**Given problem**
Look below for the line with "obj.data.transform(world)". Extract that line and each one after it through the last, word for word.

**Data provided**
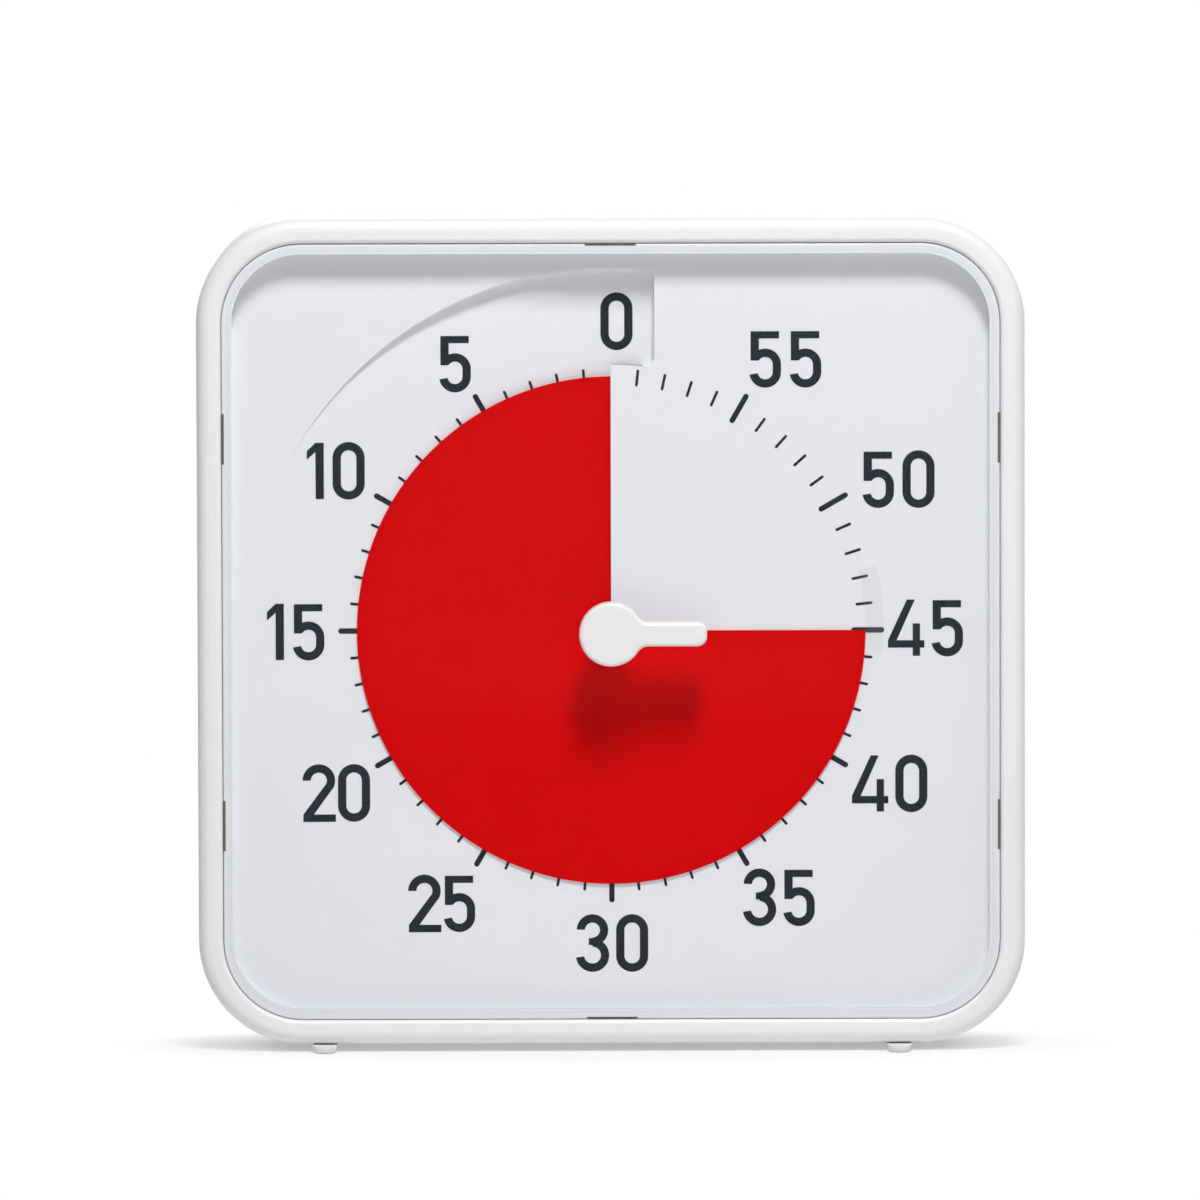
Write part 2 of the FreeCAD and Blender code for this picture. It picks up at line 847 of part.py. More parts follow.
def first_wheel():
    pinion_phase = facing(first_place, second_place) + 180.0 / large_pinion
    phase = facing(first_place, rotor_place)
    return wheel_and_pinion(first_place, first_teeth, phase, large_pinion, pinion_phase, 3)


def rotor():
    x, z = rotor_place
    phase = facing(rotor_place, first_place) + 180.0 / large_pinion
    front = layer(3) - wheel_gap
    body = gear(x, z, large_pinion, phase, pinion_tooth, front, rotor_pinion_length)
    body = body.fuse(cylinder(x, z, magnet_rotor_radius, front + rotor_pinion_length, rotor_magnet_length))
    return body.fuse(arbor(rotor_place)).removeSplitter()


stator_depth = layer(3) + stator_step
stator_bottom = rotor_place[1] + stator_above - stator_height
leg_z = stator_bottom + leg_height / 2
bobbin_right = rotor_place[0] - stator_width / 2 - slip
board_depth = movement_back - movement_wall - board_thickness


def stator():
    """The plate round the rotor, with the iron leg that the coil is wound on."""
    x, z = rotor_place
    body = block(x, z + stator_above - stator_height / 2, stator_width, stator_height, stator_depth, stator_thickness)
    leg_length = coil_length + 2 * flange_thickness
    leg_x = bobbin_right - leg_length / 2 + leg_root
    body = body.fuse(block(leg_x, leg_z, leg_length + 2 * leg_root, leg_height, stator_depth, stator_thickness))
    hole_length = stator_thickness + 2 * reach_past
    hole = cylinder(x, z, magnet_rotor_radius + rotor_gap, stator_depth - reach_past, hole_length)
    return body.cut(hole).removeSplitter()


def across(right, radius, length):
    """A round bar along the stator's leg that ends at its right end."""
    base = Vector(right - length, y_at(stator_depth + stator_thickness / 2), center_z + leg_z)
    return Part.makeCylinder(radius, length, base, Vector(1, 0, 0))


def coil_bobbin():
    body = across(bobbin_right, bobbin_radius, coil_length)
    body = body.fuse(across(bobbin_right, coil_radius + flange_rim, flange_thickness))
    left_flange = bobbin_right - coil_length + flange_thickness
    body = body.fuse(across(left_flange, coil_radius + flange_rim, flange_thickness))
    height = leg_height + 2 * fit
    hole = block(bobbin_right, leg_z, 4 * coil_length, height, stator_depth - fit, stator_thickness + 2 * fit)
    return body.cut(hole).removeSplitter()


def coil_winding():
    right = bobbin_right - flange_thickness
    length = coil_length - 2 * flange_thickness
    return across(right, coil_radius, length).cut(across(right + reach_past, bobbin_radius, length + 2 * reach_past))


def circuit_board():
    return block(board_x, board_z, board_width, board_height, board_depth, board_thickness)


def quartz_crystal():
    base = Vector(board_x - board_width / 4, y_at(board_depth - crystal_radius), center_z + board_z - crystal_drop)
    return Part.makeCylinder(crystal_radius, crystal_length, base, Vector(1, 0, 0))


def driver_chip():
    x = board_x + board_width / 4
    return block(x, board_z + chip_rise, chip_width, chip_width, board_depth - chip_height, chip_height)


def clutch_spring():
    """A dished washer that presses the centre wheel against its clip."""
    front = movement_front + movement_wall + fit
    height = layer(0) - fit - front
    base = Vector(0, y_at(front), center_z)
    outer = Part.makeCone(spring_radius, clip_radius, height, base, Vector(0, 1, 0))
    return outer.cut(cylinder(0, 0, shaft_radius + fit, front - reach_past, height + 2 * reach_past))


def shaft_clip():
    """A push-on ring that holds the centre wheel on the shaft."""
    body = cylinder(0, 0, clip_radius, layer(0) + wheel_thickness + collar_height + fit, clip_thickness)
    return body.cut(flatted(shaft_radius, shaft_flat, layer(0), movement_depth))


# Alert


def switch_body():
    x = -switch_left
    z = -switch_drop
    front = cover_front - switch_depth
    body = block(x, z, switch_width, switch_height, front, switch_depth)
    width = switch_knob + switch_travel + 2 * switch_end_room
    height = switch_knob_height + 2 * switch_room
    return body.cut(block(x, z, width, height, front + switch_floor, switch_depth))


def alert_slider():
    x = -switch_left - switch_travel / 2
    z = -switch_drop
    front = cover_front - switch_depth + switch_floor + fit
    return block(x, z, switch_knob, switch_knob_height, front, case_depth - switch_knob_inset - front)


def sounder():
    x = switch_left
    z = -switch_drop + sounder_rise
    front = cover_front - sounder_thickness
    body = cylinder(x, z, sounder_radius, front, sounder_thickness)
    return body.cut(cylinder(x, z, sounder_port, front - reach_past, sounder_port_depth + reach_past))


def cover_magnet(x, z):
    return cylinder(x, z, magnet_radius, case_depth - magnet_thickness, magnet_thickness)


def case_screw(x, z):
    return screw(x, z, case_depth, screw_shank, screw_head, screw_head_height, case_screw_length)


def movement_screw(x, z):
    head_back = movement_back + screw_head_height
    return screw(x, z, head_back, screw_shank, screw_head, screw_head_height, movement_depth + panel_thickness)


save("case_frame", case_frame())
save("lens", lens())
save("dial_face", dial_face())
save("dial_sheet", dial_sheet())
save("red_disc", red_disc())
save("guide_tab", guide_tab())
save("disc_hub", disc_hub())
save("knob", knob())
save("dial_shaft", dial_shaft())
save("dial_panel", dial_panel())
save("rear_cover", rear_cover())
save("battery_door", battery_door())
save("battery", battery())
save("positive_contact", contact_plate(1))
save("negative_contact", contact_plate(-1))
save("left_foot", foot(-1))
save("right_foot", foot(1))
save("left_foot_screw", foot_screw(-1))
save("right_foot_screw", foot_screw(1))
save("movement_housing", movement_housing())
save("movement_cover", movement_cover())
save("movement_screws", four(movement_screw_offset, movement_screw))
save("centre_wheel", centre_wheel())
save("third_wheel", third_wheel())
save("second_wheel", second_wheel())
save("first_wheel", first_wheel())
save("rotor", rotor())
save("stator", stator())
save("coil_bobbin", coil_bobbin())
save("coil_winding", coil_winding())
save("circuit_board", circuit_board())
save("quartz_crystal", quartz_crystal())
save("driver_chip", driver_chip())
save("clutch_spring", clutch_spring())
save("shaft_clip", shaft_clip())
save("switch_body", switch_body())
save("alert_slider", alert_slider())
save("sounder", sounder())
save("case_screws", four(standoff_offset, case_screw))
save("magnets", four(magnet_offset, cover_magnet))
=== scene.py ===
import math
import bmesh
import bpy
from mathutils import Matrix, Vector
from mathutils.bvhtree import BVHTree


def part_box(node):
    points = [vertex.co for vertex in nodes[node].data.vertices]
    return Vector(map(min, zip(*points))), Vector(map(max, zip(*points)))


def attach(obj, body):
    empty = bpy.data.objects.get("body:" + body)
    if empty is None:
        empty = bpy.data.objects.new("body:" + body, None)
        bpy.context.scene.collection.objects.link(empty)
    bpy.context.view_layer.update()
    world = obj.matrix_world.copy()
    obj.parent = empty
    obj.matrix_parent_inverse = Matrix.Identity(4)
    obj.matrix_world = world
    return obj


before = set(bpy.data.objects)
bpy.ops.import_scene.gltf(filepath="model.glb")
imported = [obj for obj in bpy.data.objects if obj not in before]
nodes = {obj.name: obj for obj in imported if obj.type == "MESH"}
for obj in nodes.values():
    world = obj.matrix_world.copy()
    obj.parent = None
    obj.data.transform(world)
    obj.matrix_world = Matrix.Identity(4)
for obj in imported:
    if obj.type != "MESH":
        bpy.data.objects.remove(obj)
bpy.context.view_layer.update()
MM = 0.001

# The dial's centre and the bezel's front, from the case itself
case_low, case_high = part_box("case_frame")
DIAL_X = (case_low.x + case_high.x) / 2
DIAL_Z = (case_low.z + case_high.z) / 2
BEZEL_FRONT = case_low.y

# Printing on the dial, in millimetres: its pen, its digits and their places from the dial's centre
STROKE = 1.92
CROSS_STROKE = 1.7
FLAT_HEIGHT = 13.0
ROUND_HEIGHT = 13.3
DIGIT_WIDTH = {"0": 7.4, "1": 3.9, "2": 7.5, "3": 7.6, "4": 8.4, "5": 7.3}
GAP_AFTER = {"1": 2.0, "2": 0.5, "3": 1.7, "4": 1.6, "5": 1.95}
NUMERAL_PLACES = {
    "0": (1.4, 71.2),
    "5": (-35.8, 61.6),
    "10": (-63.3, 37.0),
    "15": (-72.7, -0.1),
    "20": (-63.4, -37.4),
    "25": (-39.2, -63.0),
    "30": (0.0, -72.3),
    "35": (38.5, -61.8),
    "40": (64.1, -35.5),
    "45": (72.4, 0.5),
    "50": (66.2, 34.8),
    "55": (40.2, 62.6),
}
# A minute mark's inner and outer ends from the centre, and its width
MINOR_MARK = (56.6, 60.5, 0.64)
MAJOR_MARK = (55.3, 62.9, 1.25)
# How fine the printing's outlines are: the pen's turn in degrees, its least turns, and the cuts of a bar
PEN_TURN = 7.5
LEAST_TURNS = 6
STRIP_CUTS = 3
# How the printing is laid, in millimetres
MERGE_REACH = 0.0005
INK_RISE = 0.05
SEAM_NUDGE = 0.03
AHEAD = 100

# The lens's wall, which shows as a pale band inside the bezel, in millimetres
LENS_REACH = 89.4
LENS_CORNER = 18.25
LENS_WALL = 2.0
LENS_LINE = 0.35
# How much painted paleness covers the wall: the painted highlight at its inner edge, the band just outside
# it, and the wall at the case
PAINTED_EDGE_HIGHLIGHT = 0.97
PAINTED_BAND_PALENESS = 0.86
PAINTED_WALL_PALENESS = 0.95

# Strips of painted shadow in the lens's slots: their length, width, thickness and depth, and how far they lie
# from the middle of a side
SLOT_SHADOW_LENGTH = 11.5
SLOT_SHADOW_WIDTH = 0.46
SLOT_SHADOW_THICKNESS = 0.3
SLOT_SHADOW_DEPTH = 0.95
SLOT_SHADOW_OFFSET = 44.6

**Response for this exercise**
    obj.data.transform(world)
    obj.matrix_world = Matrix.Identity(4)
for obj in imported:
    if obj.type != "MESH":
        bpy.data.objects.remove(obj)
bpy.context.view_layer.update()
MM = 0.001

# The dial's centre and the bezel's front, from the case itself
case_low, case_high = part_box("case_frame")
DIAL_X = (case_low.x + case_high.x) / 2
DIAL_Z = (case_low.z + case_high.z) / 2
BEZEL_FRONT = case_low.y

# Printing on the dial, in millimetres: its pen, its digits and their places from the dial's centre
STROKE = 1.92
CROSS_STROKE = 1.7
FLAT_HEIGHT = 13.0
ROUND_HEIGHT = 13.3
DIGIT_WIDTH = {"0": 7.4, "1": 3.9, "2": 7.5, "3": 7.6, "4": 8.4, "5": 7.3}
GAP_AFTER = {"1": 2.0, "2": 0.5, "3": 1.7, "4": 1.6, "5": 1.95}
NUMERAL_PLACES = {
    "0": (1.4, 71.2),
    "5": (-35.8, 61.6),
    "10": (-63.3, 37.0),
    "15": (-72.7, -0.1),
    "20": (-63.4, -37.4),
    "25": (-39.2, -63.0),
    "30": (0.0, -72.3),
    "35": (38.5, -61.8),
    "40": (64.1, -35.5),
    "45": (72.4, 0.5),
    "50": (66.2, 34.8),
    "55": (40.2, 62.6),
}
# A minute mark's inner and outer ends from the centre, and its width
MINOR_MARK = (56.6, 60.5, 0.64)
MAJOR_MARK = (55.3, 62.9, 1.25)
# How fine the printing's outlines are: the pen's turn in degrees, its least turns, and the cuts of a bar
PEN_TURN = 7.5
LEAST_TURNS = 6
STRIP_CUTS = 3
# How the printing is laid, in millimetres
MERGE_REACH = 0.0005
INK_RISE = 0.05
SEAM_NUDGE = 0.03
AHEAD = 100

# The lens's wall, which shows as a pale band inside the bezel, in millimetres
LENS_REACH = 89.4
LENS_CORNER = 18.25
LENS_WALL = 2.0
LENS_LINE = 0.35
# How much painted paleness covers the wall: the painted highlight at its inner edge, the band just outside
# it, and the wall at the case
PAINTED_EDGE_HIGHLIGHT = 0.97
PAINTED_BAND_PALENESS = 0.86
PAINTED_WALL_PALENESS = 0.95

# Strips of painted shadow in the lens's slots: their length, width, thickness and depth, and how far they lie
# from the middle of a side
SLOT_SHADOW_LENGTH = 11.5
SLOT_SHADOW_WIDTH = 0.46
SLOT_SHADOW_THICKNESS = 0.3
SLOT_SHADOW_DEPTH = 0.95
SLOT_SHADOW_OFFSET = 44.6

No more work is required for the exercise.